Popular Baildon Moor and picturesque Shipley Glen will re-open at last next Friday - after a blanket ban was imposed in February.
It will mean the re-opening of the greens at Baildon Golf Club, which has lost around £15,000 since the closure.
And ramblers, bikers, horse riders, and families who have been banned will be able to use the countryside once again.
But Bradford Council is keeping shut footpaths north of a line from Apperley Bridge to Oxenhope - including farms recently hit by foot and mouth in Silsden and Crag Top Farm on the outskirts of Keighley - until it is satisfied there is no further risk from the disease.
The authority is using its powers under Article 28 of the Foot and Mouth Disease Order 1983 to close the paths, although the Department of Environment, Food and Rural Affairs, is urging local authorities to open up the countryside.
But footpaths in the area will be barred to walkers if they go through grazing fields, pass through farms under investigation for foot and mouth, or are infected by the disease. There is also a ban on using footpaths through premises inside a three-kilometre foot and mouth protection zone.

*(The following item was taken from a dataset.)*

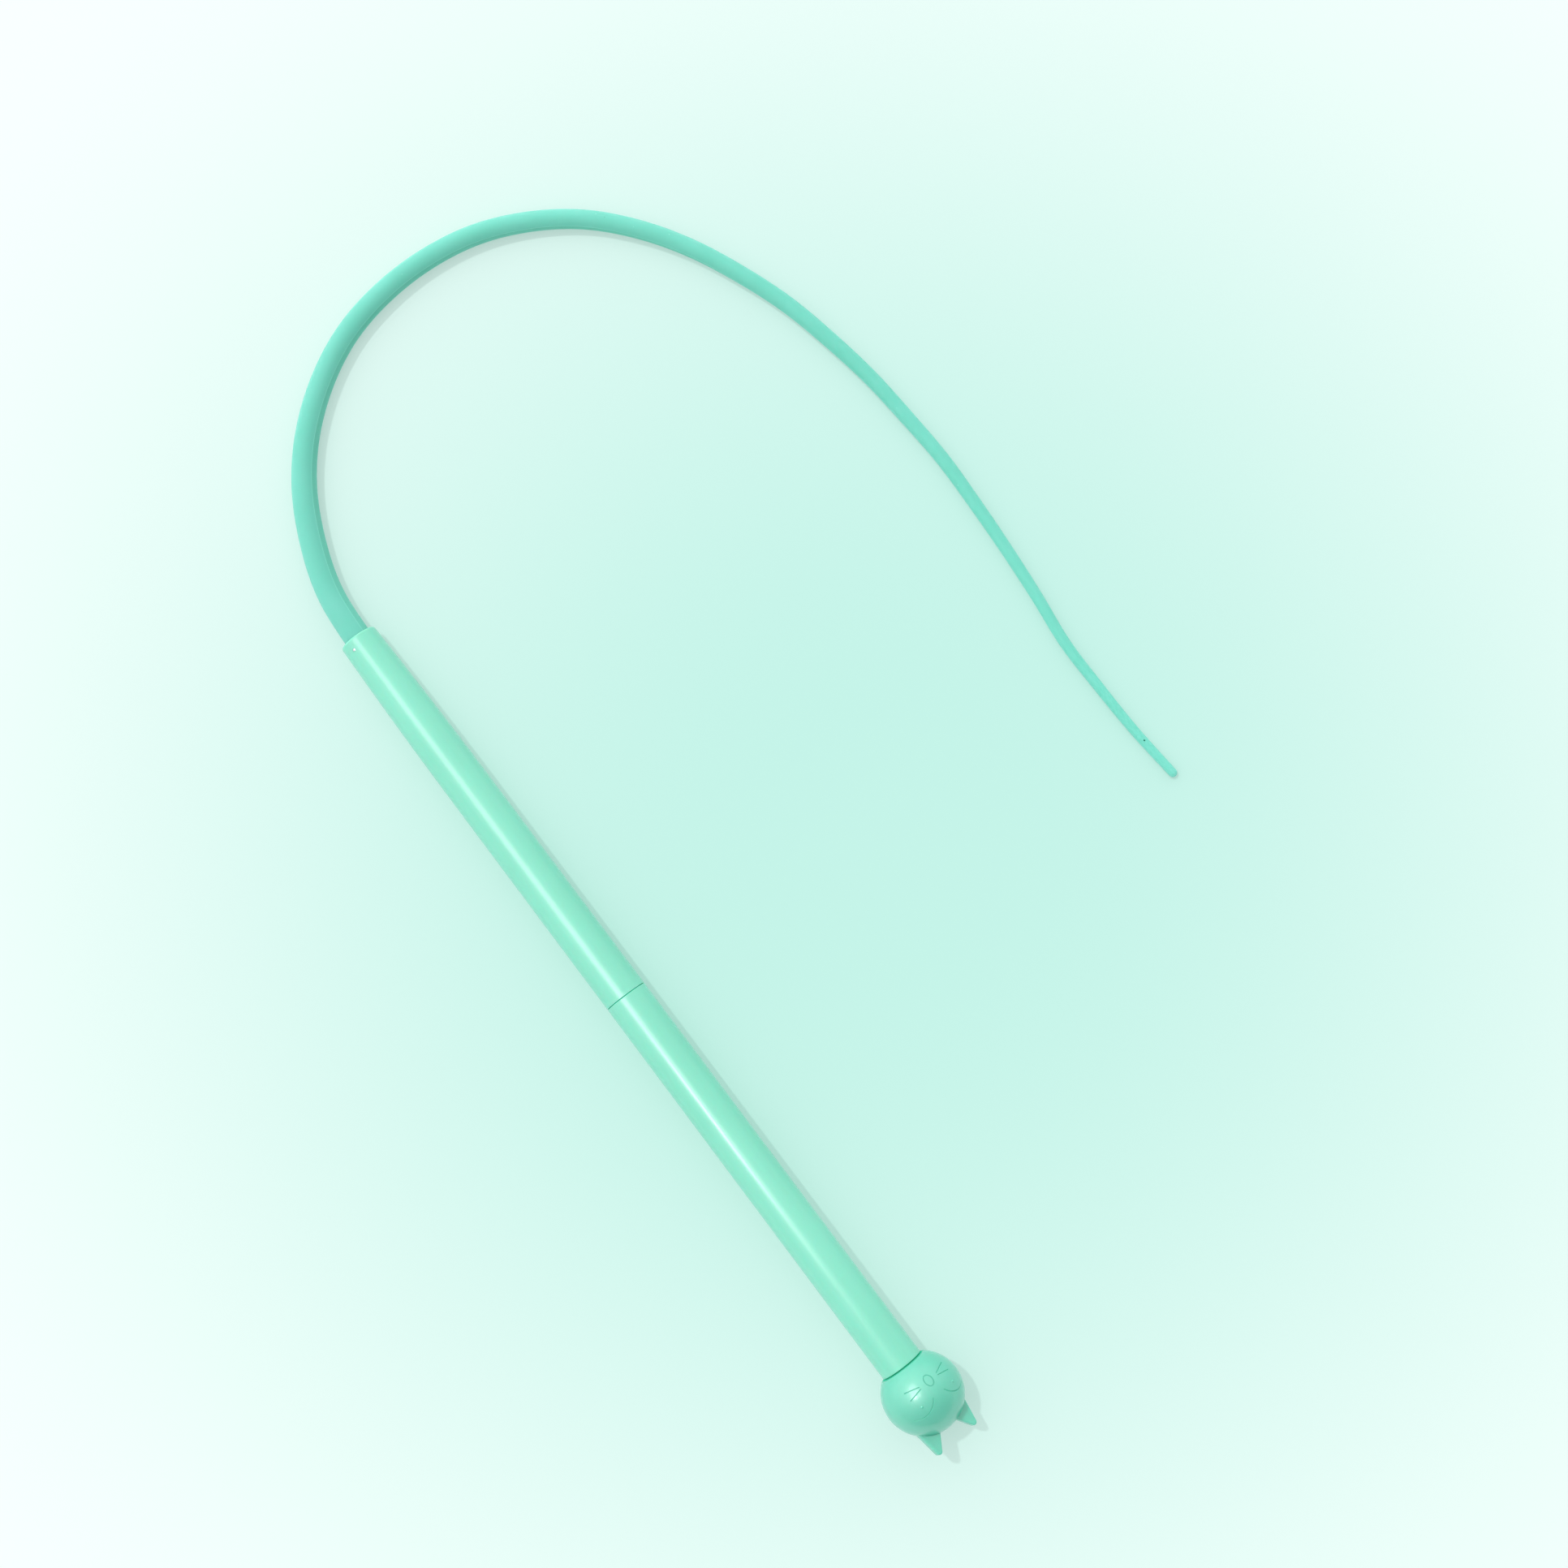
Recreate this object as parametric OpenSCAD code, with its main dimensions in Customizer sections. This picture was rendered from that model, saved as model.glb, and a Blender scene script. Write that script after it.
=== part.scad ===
// Cat teaser wand: a two-section tube handle with a cat's head at its foot and a long soft tail.
// It lies on a table: the head and the rim of the mouth touch it, and so does the whole tail.
// The origin is on the handle's axis, half way along the lower tube, +X runs towards the tail
// and +Z is up. All lengths are in millimetres.

/* [Tubes] */
// Outer diameter of both tubes
tube_d = 14.6; // [13.8:0.1:17]
// Wall of both tubes at their sockets
tube_wall = 1.5; // [1.2:0.1:1.8]
// Length of the lower tube
lower_len = 145; // [110:1:180]
// Length of the upper tube
upper_len = 145; // [120:1:180]
// Gap that shows as a hairline between the tubes
seam_gap = 0.2; // [0.05:0.05:0.3]
// Rounding of the tubes' outer edges at the seams
edge_round = 0.2; // [0.1:0.05:0.4]
// Inner chamfer that leads a plug into a tube
socket_chamfer = 0.4; // [0.2:0.1:0.6]
// Height of the shoulder that stops a plug inside a tube
stop_step = 0.3; // [0.2:0.05:0.6]

/* [Mouth] */
// Length over which the upper tube narrows
nose_len = 60; // [40:1:75]
// Outer diameter at the mouth
mouth_d = 12.8; // [12.6:0.1:13.6]
// Rounding of the mouth's rim
rim_round = 0.6; // [0.3:0.1:0.8]
// Length of the lip that holds the tail
lip_len = 8; // [5:0.5:12]
// Inner chamfer of the lip
lip_chamfer = 0.3; // [0.1:0.05:0.5]

/* [Push fits] */
// Radial clearance of the sleeve and the plug in the tubes
push_gap = 0.04; // [0.02:0.01:0.08]
// How deep the sleeve reaches into each tube
sleeve_grip = 20; // [12:1:30]
// Wall of the sleeve
sleeve_wall = 1.3; // [1:0.1:1.8]
// Chamfer at the sleeve's and the plug's ends
lead_in = 0.8; // [0.4:0.1:1]
// How deep the neck plug reaches into the lower tube
plug_grip = 14; // [10:1:20]
// Wall of the neck plug
plug_wall = 1.4; // [1:0.1:2]

/* [Head] */
// Diameter of the ball
head_d = 26.6; // [24:0.2:30]
// Wall of the ball's two halves
head_wall = 1.6; // [1.2:0.1:1.9]
// Gap that shows as a dark line at the neck
neck_gap = 0.4; // [0.1:0.05:0.5]
// How far the ball's flat stands out past the tube
neck_ledge = 0.9; // [0.4:0.1:1.2]
// Width of the chamfer around the ball's flat
ledge_chamfer = 0.25; // [0.1:0.05:0.4]
// Thickness of the neck wall around the plug
neck_wall = 1.8; // [1.2:0.1:2]
// Thickness of the plug's flange
flange_t = 1.5; // [1:0.1:1.8]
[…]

The decision to open Baildon Moor follows talks with the government but the Council has warned it could be closed at a moment's notice if there are any more outbreaks of the infection nearby.
Richard Wixey, the Council's director of environmental protection, said: "We have held discussions with government officials and they say there is no reason why people cannot use Baildon Moor, as long as there are no new outbreaks nearby."
The Council has decided not to open the Bronte Moors at Keighley but footpaths in the southern part of the district in Tong, Bierley, Wyke, Queensbury, and Thornton, will be opened on July 27, so long as they fall within the criteria set down by the Council.
Ilkley Moor remains shut because it is within 3km of an outbreak, but Middleton Woods, including Stubham Woods and Hudson Woods, Panorama Woods, and Hebers Ghyll, Ilkley, have been opened.